それを憂いて、「傷病回復薬」に頼らない治療法として、全身麻酔の方法と外科手術法の確立に人生のすべてを捧げた医師がいた、その名をシュナイダー・フィツンハーゲン卿と言う。彼は死ぬ直前まで医学の進歩に貢献し続けた。彼が残した膨大な資料は、今もなお生きた資料として活用され続けている。
彼は自伝にてこう述べている。
「私は常に出来る限りの事はしてきたと自負している。だが、私の未熟な知識と医療技術のせいで、救えなかった命が数多とある。その命を無駄にしないためにも、後世の救えない命を出来得る限り拾うためにも、私は生のある限り救える命を救い続け、この技術を磨き続け、後の世にこの知識を託したい。いつか全ての命を医術で拾える日が来るまで。」
彼は貴族・平民、分け隔てなく治療に当たったとされている。また、晩年は請われれば自分の持っている技術を惜しげもなく教えたと言う。
彼の願いは今、外科医療技術の発展と言う形で叶いつつある。
彼がそこまでの熱意を注ぎ続けたのは何故だろうか?内容の真偽が怪しいため、現在においては冗談ではないかとも言われている彼の晩年の言葉をここに記そう。

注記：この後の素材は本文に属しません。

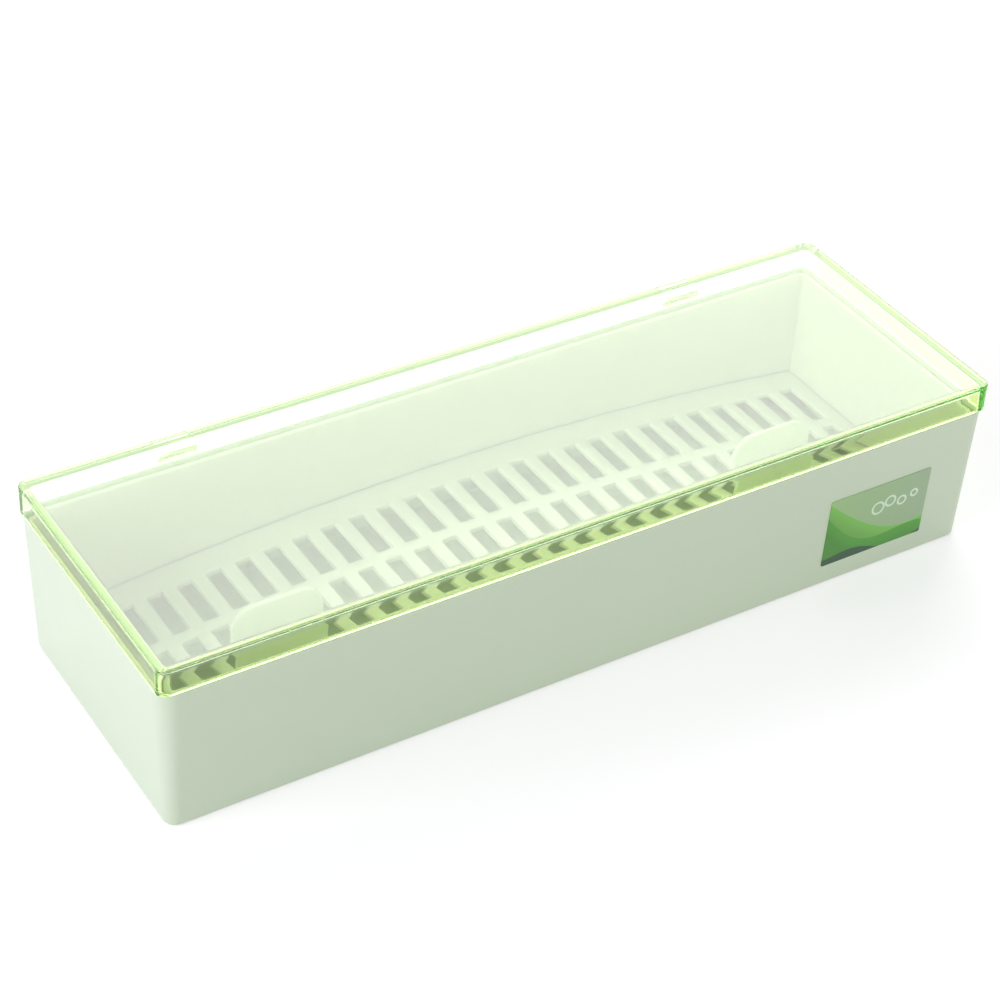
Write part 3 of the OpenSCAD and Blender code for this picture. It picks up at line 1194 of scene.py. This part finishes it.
@dataclass
class FlipLid:
    """The clear lid: plate, skirt, inner fillet and two knuckles."""

    sizes: Sizes
    finish: bpy.types.Material
    height: float = 9.5
    plate: float = 2.5
    skirt: float = 2.8
    corner: float = 3.2
    top_edge: float = 0.6
    low_edge: float = 0.25
    fillet: float = 0.6
    inner_corner: float = 1.6
    crown: tuple[tuple[float, float], ...] = ((0.0, 2.1), (4.5, 4.0), (6.3, -2.0))
    knuckle_r: float = 3.6
    bore_slack: float = 0.05
    wall_gap: float = 0.6
    arm_t: float = 2.7
    arm_rise: float = 2.8
    arm_slope: float = 3.4
    barrel_dip: float = 2.0
    heel_r: float = 4.5
    heel_w: float = 2.4
    heel_turn: float = 10.0

    def build(self) -> bpy.types.Object:
        """Builds the lid and puts it on the frame."""
        lid = self.shell()
        for side in (-1, 1):
            cut(lid, self.knuckle(side * self.sizes.hinge_x), "UNION")
        for side in (-1, 1):
            cut(lid, self.bore(side * self.sizes.hinge_x), "DIFFERENCE")
        lid.name = "lid_shell"
        dress(lid, self.finish)
        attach(lid, Body.LID.value)
        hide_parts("lid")
        return lid

    @property
    def low_z(self) -> float:
        """Height of the lid's lower edge."""
        return self.sizes.lid_top - self.height

    def slope(self, rise: float) -> float:
        """How fast the skirt's inner face moves in, at a height above the lid's lower edge."""
        low, high = self.crown[0], self.crown[-1]
        for first, second in zip(self.crown, self.crown[1:]):
            if first[0] <= rise <= second[0]:
                low, high = first, second
        share = min(max((rise - low[0]) / (high[0] - low[0]), 0.0), 1.0)
        return math.tan(math.radians(low[1] + share * (high[1] - low[1])))

    def inner_face(self, top_z: float, steps: int = 30) -> list[Station]:
        """Returns the crowned inner face of the skirt, from top_z down to the lower edge.

        Args:
            top_z: Where the face runs into the fillet under the plate.
            steps: Number of bands on the way down.

        Returns:
            The stations. The face bulges, so what shows through the skirt is bent.
        """
        bottom_z = self.low_z + self.low_edge
        drop_z = (top_z - bottom_z) / steps
        levels = [Station(self.skirt, top_z, self.inner_corner)]
        for i in range(1, steps + 1):
            z = top_z - i * drop_z
            inset = levels[-1].inset - self.slope(z + drop_z / 2 - self.low_z) * drop_z
            levels.append(Station(inset, z, self.inner_corner))
        return levels

    def shell(self) -> bpy.types.Object:
        """Lofts the lid from its underside, down the inside of the skirt and up to its top."""
        top = self.sizes.lid_top
        under = top - self.plate
        flat = self.fillet + SLIVER
        levels = [Station(self.skirt + flat, under, self.inner_corner - flat)]
        for below, grow in rounding(self.fillet, 8):
            levels.append(Station(self.skirt + grow, under - below, self.inner_corner - grow))
        levels += self.inner_face(under - self.fillet)[1:]
        foot = levels[-1].inset
        for back, above in rounding(self.low_edge, 4):
            levels.append(Station(foot - back, self.low_z + above, self.inner_corner))
        for above, inset in rounding(self.low_edge, 4):
            levels.append(Station(inset, self.low_z + above, self.corner))
        levels.append(Station(0.0, self.low_z + self.low_edge + 0.8 * SLIVER, self.corner))
        levels.append(Station(0.0, top - self.top_edge - 0.8 * SLIVER, self.corner))
        for inset, below in rounding(self.top_edge, 12):
            levels.append(Station(inset, top - below, self.corner - inset))
        flat = self.top_edge + SLIVER
        levels.append(Station(flat, top, self.corner - flat))
        loop = Loop(self.sizes.lid_half_x, self.sizes.lid_half_y, steps=16)
        return loft("lid_shell", [loop.points(level) for level in levels])

    def knuckle(self, x: float) -> bpy.types.Object:
        """Builds one knuckle: arm, barrel and stop heel in a single profile.

        Args:
            x: Where its middle lies along the box.

        Returns:
            The closed knuckle.
        """
        s = self.sizes
        front = s.lid_half_y + self.wall_gap - s.pin_y
        rear = front + self.arm_t
        low = self.low_z + self.low_edge - s.pin_z
        top = self.low_z + self.arm_rise - s.pin_z
        inside = s.lid_half_y - self.skirt / 2 - s.pin_y
        turn = math.radians(self.heel_turn)

        def heel(a: float, b: float) -> tuple[float, float]:
            """Turns a point of the heel with it."""
            return a * math.cos(turn) - b * math.sin(turn), a * math.sin(turn) + b * math.cos(turn)

        reach = -math.sqrt(self.knuckle_r ** 2 - self.heel_w ** 2)
        rear_angle = math.degrees(math.acos(rear / self.knuckle_r))
        heel_out = math.degrees(math.atan2(*reversed(heel(self.heel_w, reach))))
        heel_in = self.heel_turn - 90
        front_angle = math.degrees(math.atan2(self.barrel_dip, front)) - 360
        outline = circle(0, 0, self.knuckle_r, rear_angle, heel_out, 28)
        outline += [heel(self.heel_w, -self.heel_r), heel(0.0, -self.heel_r)]
        outline += circle(0, 0, self.knuckle_r, heel_in, front_angle, 24)
        outline += [(front, self.barrel_dip), (front, low), (inside, low), (inside, top)]
        outline += [(s.lid_half_y - s.pin_y, top), (rear, top - self.arm_slope)]

        def beside(y: float, z: float, width: float) -> Point:
            """Places the profile on the hinge axis."""
            return x + width, s.pin_y + y, s.pin_z + z

        return prism("knuckle", outline, -s.knuckle_w / 2, s.knuckle_w / 2, beside, 0.25)

    def bore(self, x: float) -> bpy.types.Object:
        """Builds the cutter for one knuckle's bore."""
        s = self.sizes
        outline = whole_circle(s.pin_y, s.pin_z, s.pin_r + self.bore_slack)
        return prism("bore", outline, x - s.knuckle_w, x + s.knuckle_w, across)


@dataclass
class HingePins:
    """The two headed wire pins."""

    sizes: Sizes
    finish: bpy.types.Material
    head_r: float = 2.1
    head_t: float = 0.8
    head_edge: float = 0.1
    head_dome: float = 0.9
    chamfer: float = 0.3

    def build(self, node: str, side: int) -> bpy.types.Object:
        """Turns one pin and puts it on the frame.

        Args:
            node: The frame's node that it stands for.
            side: -1 for the left hinge and 1 for the right one.

        Returns:
            The pin.
        """
        s = self.sizes
        reach = s.lug_x + s.lug_t / 2
        profile = [(-reach, 0.0), (-reach, s.pin_r - self.chamfer), (-reach + self.chamfer, s.pin_r)]
        edge = self.head_edge
        profile += [(reach, s.pin_r), (reach, self.head_r - edge), (reach + edge, self.head_r)]
        for a in quarter(6):
            out = (self.head_t - edge) * math.sin(a)
            profile.append((reach + edge + out, self.head_r - self.head_dome * (1 - math.cos(a))))
        profile += [(reach + self.head_t, 0.0)]
        rings = []
        for along, radius in profile:
            x = side * (s.hinge_x + along)
            r = max(radius, 0.001)
            rings.append([(x, s.pin_y + a, s.pin_z + b) for a, b in whole_circle(0, 0, r)])
        pin = loft(node + "_turned", rings)
        dress(pin, self.finish)
        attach(pin, Body.BASE.value)
        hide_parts(node)
        return pin


@dataclass(frozen=True)
class Softbox:
    """A large soft lamp, with its place and size in metres and its power in watts."""

    name: str
    place: Point
    aim: Point
    size: tuple[float, float]
    power: float
    colour: tuple[float, float, float] = (1.0, 1.0, 1.0)
    mirrored: bool = True

    def hang(self) -> None:
        """Hangs the lamp and turns it to its aim. One that isn't mirrored leaves no edge in the lid."""
        data = bpy.data.lights.new(self.name, "AREA")
        data.shape = "RECTANGLE"
        data.size, data.size_y = self.size
        data.energy = self.power
        data.color = self.colour
        lamp = bpy.data.objects.new(self.name, data)
        lamp.location = self.place
        lamp.visible_glossy = self.mirrored
        lamp.rotation_euler = (Vector(self.aim) - Vector(self.place)).to_track_quat("-Z", "Y").to_euler()
        bpy.context.scene.collection.objects.link(lamp)


@dataclass
class Studio:
    """Pale floor, soft lamps and a camera at the photograph's angle. Its lengths are in metres."""

    floor_half: float = 6.0
    floor_tone: float = 0.80
    floor_lift: float = 0.4
    far: float = 0.9
    far_lift: float = 0.4
    ambient: float = 0.4
    bounces: int = 32
    camera_place: Point = (-0.35652, -0.52837, 0.51998)
    camera_turn: Point = (52.593, -2.593, -31.513)
    lens: float = 93.674
    lamps: tuple[Softbox, ...] = (
        Softbox("key_left", (-1.15, -0.1, 0.55), (0.0, 0.0, 0.03), (0.9, 0.8), 8.8, (1.04, 1.0, 1.12)),
        Softbox("veil_rear", (0.58, 0.86, 0.81), (0.0, 0.0, 0.06), (1.1, 0.66), 7.2),
        Softbox("front_fill", (0.6, -1.5, 0.5), (0.05, 0.0, 0.03), (1.2, 0.8), 5.4, mirrored=False),
    )

    def build(self) -> None:
        """Sets up the floor, the surroundings, the lamps and the camera."""
        scene = bpy.context.scene
        scene.view_settings.view_transform = "Standard"
        scene.cycles.max_bounces = self.bounces
        scene.cycles.transmission_bounces = self.bounces
        scene.cycles.glossy_bounces = self.bounces
        self.lay_floor()
        self.surround()
        for lamp in self.lamps:
            lamp.hang()
        data = bpy.data.cameras.new("photo_camera")
        data.lens = self.lens
        data.sensor_width = 36.0
        data.clip_end = 50.0
        camera = bpy.data.objects.new("photo_camera", data)
        camera.location = self.camera_place
        camera.rotation_euler = tuple(math.radians(a) for a in self.camera_turn)
        scene.collection.objects.link(camera)
        scene.camera = camera

    def seen_plainly(self, graph: Graph) -> Sock:
        """Returns 1 for rays that show the ground to the camera, straight, mirrored or through the lid."""
        path = graph.node("ShaderNodeLightPath", out="Is Camera Ray")
        mirrored = graph.math("MAXIMUM", path, path.twin("Is Glossy Ray"))
        return graph.math("MAXIMUM", mirrored, path.twin("Is Transmission Ray"))

    def lay_floor(self) -> None:
        """Lays a pale floor that keeps the shadow and is white elsewhere."""
        h = self.floor_half / MM
        floor = to_mesh("floor", [(-h, -h, 0), (h, -h, 0), (h, h, 0), (-h, h, 0)], [(0, 1, 2, 3)])
        floor.data.transform(Matrix.Translation((0, 0, -0.0001)))
        material, graph = new_material("pale_floor")
        tone = self.floor_tone
        grain = graph.noise(3.0, 2.0)
        colour = graph.blend(grain, (tone, tone, tone, 1.0), (tone * 1.01, tone * 1.01, tone * 1.01, 1.0))
        matt = graph.node("ShaderNodeBsdfDiffuse", {"Color": colour})
        flat = graph.node("ShaderNodeSeparateXYZ", {0: graph.place()})
        away = graph.math("SQRT", flat * flat + flat.twin("Y") * flat.twin("Y"))
        lifted = graph.step(away, self.far, self.far) * self.far_lift + self.floor_lift
        lift = graph.node("ShaderNodeEmission", {"Strength": self.seen_plainly(graph) * lifted})
        surface = graph.node("ShaderNodeAddShader", {0: matt, 1: lift})
        graph.node("ShaderNodeOutputMaterial", {"Surface": surface})
        dress(floor, material)

    def surround(self) -> None:
        """Surrounds the scene with plain white."""
        world = bpy.data.worlds.new("studio")
        bpy.context.scene.world = world
        world.use_nodes = True
        world.node_tree.nodes.clear()
        graph = Graph(world.node_tree)
        strength = self.seen_plainly(graph) * (1.0 - self.ambient) + self.ambient
        sky = graph.node("ShaderNodeBackground", {"Color": (1.0, 1.0, 1.0, 1.0), "Strength": strength})
        graph.node("ShaderNodeOutputWorld", {"Surface": sky})


def dress_label() -> bpy.types.Object:
    """Gives the frame's label its print."""
    low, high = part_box("label")
    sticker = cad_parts["label"]
    dress(sticker, PrintedSticker((low + high) / 2, high - low).material())
    return sticker


def main() -> None:
    """Builds the studio and every sub-assembly, and reports each piece."""
    logging.basicConfig(level=logging.INFO, format="%(message)s")
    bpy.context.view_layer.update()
    Studio().build()
    sizes = Sizes()
    rows = row_tree()
    mint = MouldedPlastic("mint_moulding", shade(216, 231, 205)).material()
    pale = MouldedPlastic(
        "pale_moulding", shade(232, 240, 226), gloss=0.3, glow=0.8, grain=0.02, sink=0.005,
    ).material()
    green = ClearPlastic("clear_green", (0.62, 0.96, 0.0, 1.0), 60.0).material()
    steel = DrawnSteel().material()
    pins = HingePins(sizes, steel)
    pieces = [
        OuterBox(sizes, mint, rows).build(),
        DrainBasket(sizes, pale, rows, drum_tree()).build(),
        FlipLid(sizes, green).build(),
        pins.build("hinge_pin_left", -1),
        pins.build("hinge_pin_right", 1),
        dress_label(),
    ]
    for piece in pieces:
        log.info("%s: %d faces", piece.name, len(piece.data.polygons))


if __name__ == "__main__":
    main()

「一時期、少し無理やりな手段でとある助手を雇っていた事がある。悔しい事に、その助手は私を遥かに上回る優秀さで、たった一人で難しい腹腐り病の手術をこなした上、完璧に成功させた。当時よりは知識も技術も得たつもりだが、未だにどのような手術を行ったのかすら分からない。彼がいてくれれば皇国の医術の進歩は100年早まったかもしれないな。私は彼に負けるなと必死に頑張ってきたが、まだまだ遠く及ばないと思っているよ。」